Challenges on the Path to Nuclear-Powered AI 

Despite the compelling advantages, integrating nuclear power into the data center landscape faces significant hurdles: 

1. Deployment Timelines: While SMRs promise faster construction than traditional plants, widespread commercial deployment is still in its early stages. The first commercial SMRs are generally not expected to come online until the early to mid-2030s, posing a temporal disconnect with the immediate and urgent power demands of hyperscale data centers, which have much shorter deployment cycles. 

2. Upfront Costs and Financing: New nuclear reactor deployments, even SMRs, still entail substantial upfront capital construction costs. While factory fabrication aims to reduce these, initial deployments can be expensive, requiring significant investment and innovative financing models. 

3. Regulatory Hurdles: The nuclear industry is heavily regulated to ensure safety. Navigating licensing, permitting, and regulatory approvals for new reactor designs and deployments can be a lengthy and complex process. 

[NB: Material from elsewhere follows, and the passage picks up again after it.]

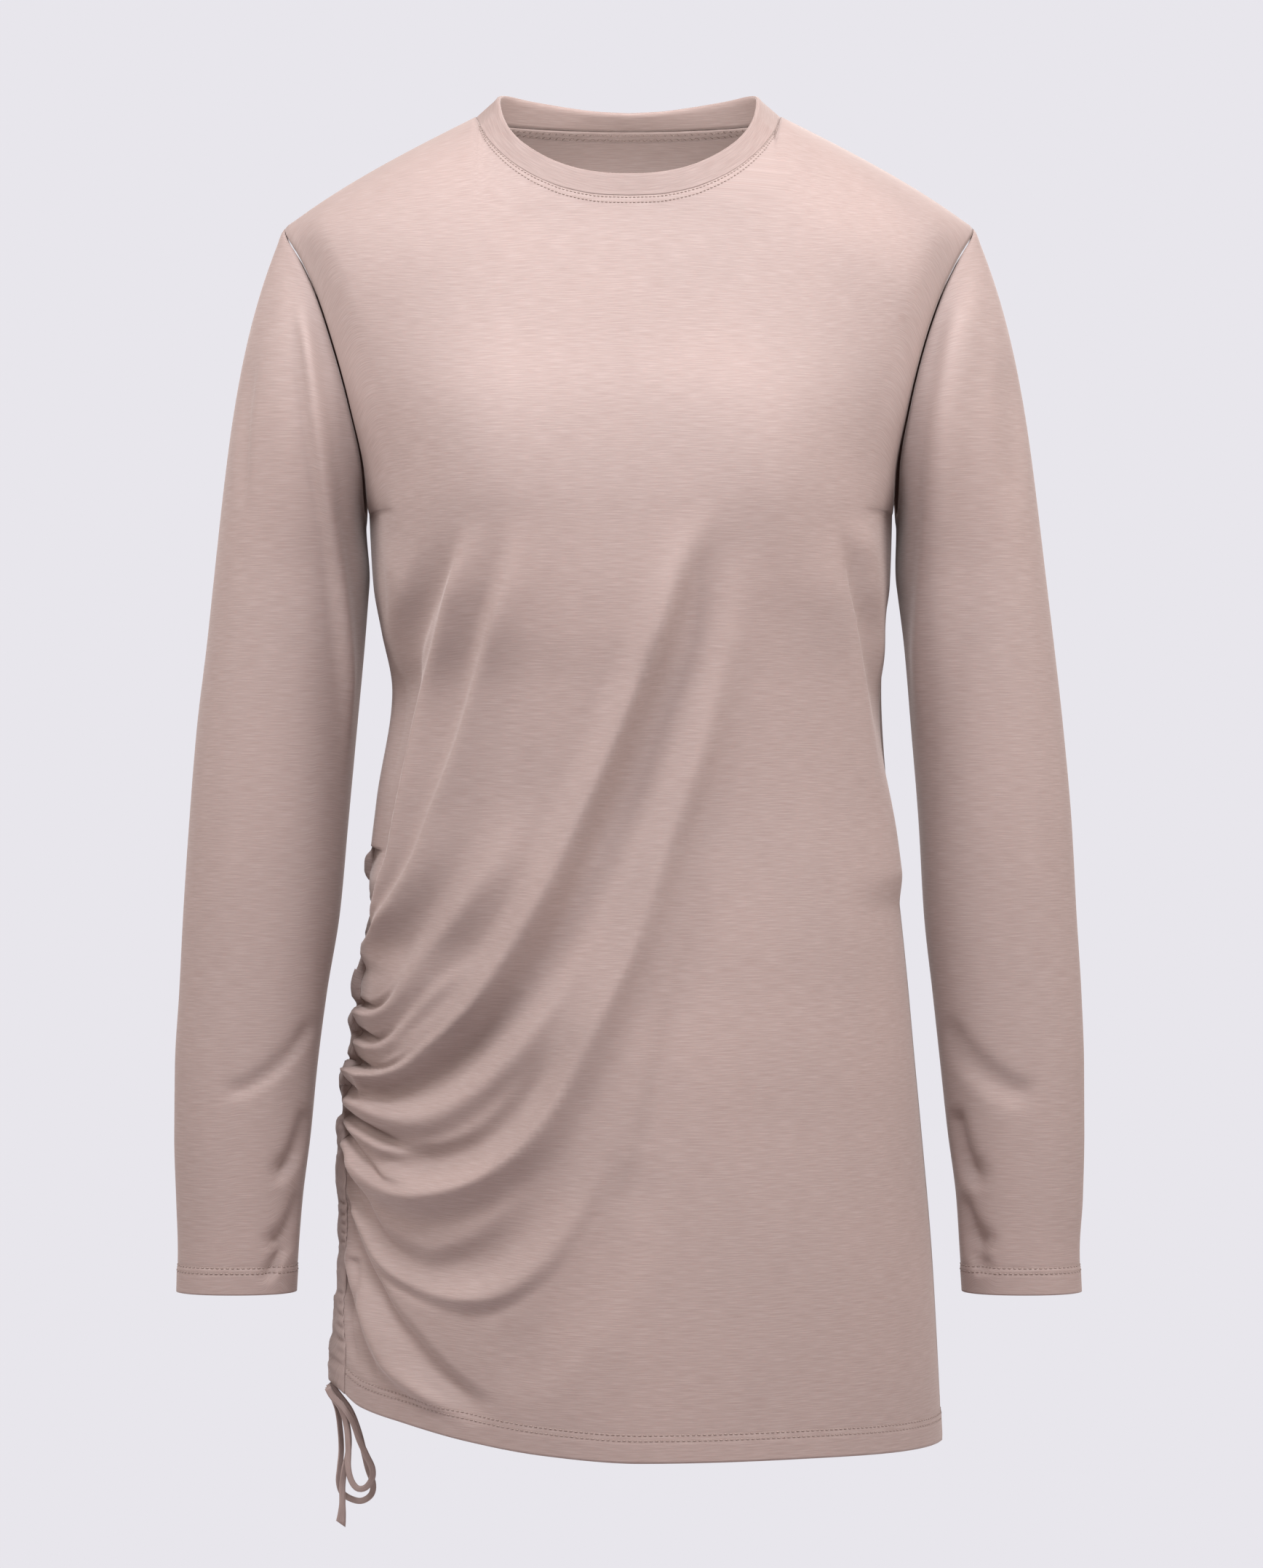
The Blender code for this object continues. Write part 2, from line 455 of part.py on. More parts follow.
def material(name):
    found = bpy.data.materials.new(name)
    found.use_nodes = True
    shader = found.node_tree.nodes["Principled BSDF"]
    shader.inputs["Base Color"].default_value = JERSEY
    shader.inputs["Roughness"].default_value = JERSEY_ROUGHNESS
    shader.inputs["Metallic"].default_value = 0.0
    return found


def finish(obj, collection):
    for other in list(obj.users_collection):
        other.objects.unlink(obj)
    collection.objects.link(obj)
    obj.data.materials.append(material(obj.name))
    return obj


def sheet(name, places, collection, outside, wall=CLOTH, grow=-1.0, tube=False):
    """A cloth wall on a grid of places, rows down and columns across. A tube's last column meets its first.
    Outside is +1 or -1, the way that faces must turn, and grow puts the wall within (-1) or outside (+1)."""
    rows, columns = places.shape[:2]
    bm = bmesh.new()
    bmesh.ops.create_grid(bm, x_segments=columns - 1, y_segments=rows - 1, size=0.5)
    for v in bm.verts:
        i = round((v.co.x + 0.5) * (columns - 1))
        j = round((0.5 - v.co.y) * (rows - 1))
        v.co = places[j, i] * MM
    if tube:
        bmesh.ops.remove_doubles(bm, verts=bm.verts[:], dist=1e-6)
    if outside < 0:
        bmesh.ops.reverse_faces(bm, faces=bm.faces[:])
    mesh = bpy.data.meshes.new(name)
    bm.to_mesh(mesh)
    bm.free()
    mesh.shade_smooth()
    obj = bpy.data.objects.new(name, mesh)
    thick = obj.modifiers.new("wall", "SOLIDIFY")
    thick.thickness = wall * MM
    thick.offset = grow
    thick.use_even_offset = True
    split = obj.modifiers.new("split", "TRIANGULATE")
    split.quad_method = "FIXED"
    return finish(obj, collection)


def seen_place(across, height):
    """World place, across and up, of a picture point at the depth of the side seams."""
    return (EYE[0] + (across - PICTURE_MIDDLE[0]) * PICTURE_MM,
            EYE[2] + (PICTURE_MIDDLE[1] - height) * PICTURE_MM)


def sleeve_tube(edges, around, z):
    """A ring of the sleeve below the underarm: outer edge at 0 degrees, front at 90, inner edge at 180."""
    rows = [(seen_place(o, h)[1], seen_place(o, h)[0], seen_place(i, h)[0]) for h, o, i in edges]
    names = ("z", "outer", "inner")
    outer, inner = read(rows, names, "outer", z), read(rows, names, "inner", z)
    deep = read(SLEEVE_DEPTH, SLEEVE_DEPTH_NAMES, "deep", z) - CLOTH
    forward = read(SLEEVE_DEPTH, SLEEVE_DEPTH_NAMES, "forward", z)
    half = 0.5 * np.abs(outer - inner) - CLOTH
    sign = np.sign(outer[0])
    c, s = np.cos(around), np.sin(around)
    x = 0.5 * (outer + inner) + sign * half * np.sign(c) * np.abs(c) ** SLEEVE_SQUARE
    y = -forward - deep * np.sign(s) * np.abs(s) ** SLEEVE_SQUARE
    return np.stack([x, y, np.broadcast_to(z, x.shape)], axis=-1)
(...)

4. Public Perception and Waste Management: Historical accidents have fueled public skepticism about nuclear power. Addressing concerns about safety, security, and the long-term management and disposal of nuclear waste remains crucial for public acceptance and successful project implementation. 

5. Integration with Fluctuating Loads: Data center power consumption can fluctuate dynamically. While nuclear provides baseload power, integrating it seamlessly with highly variable AI workloads will require sophisticated energy management systems. 

A Power Shift in the Digital Age 

The future of AI is intrinsically linked to a reliable, clean, and abundant energy supply. While challenges remain, the renewed interest from major tech players signals a significant shift towards nuclear power as a viable and increasingly attractive ‘nuclear option’ for powering the next generation of data centers. As SMR technology matures and regulatory frameworks adapt, these compact, high-output reactors could become a cornerstone of sustainable AI growth, ensuring that the digital revolution can continue without compromising our planet’s future.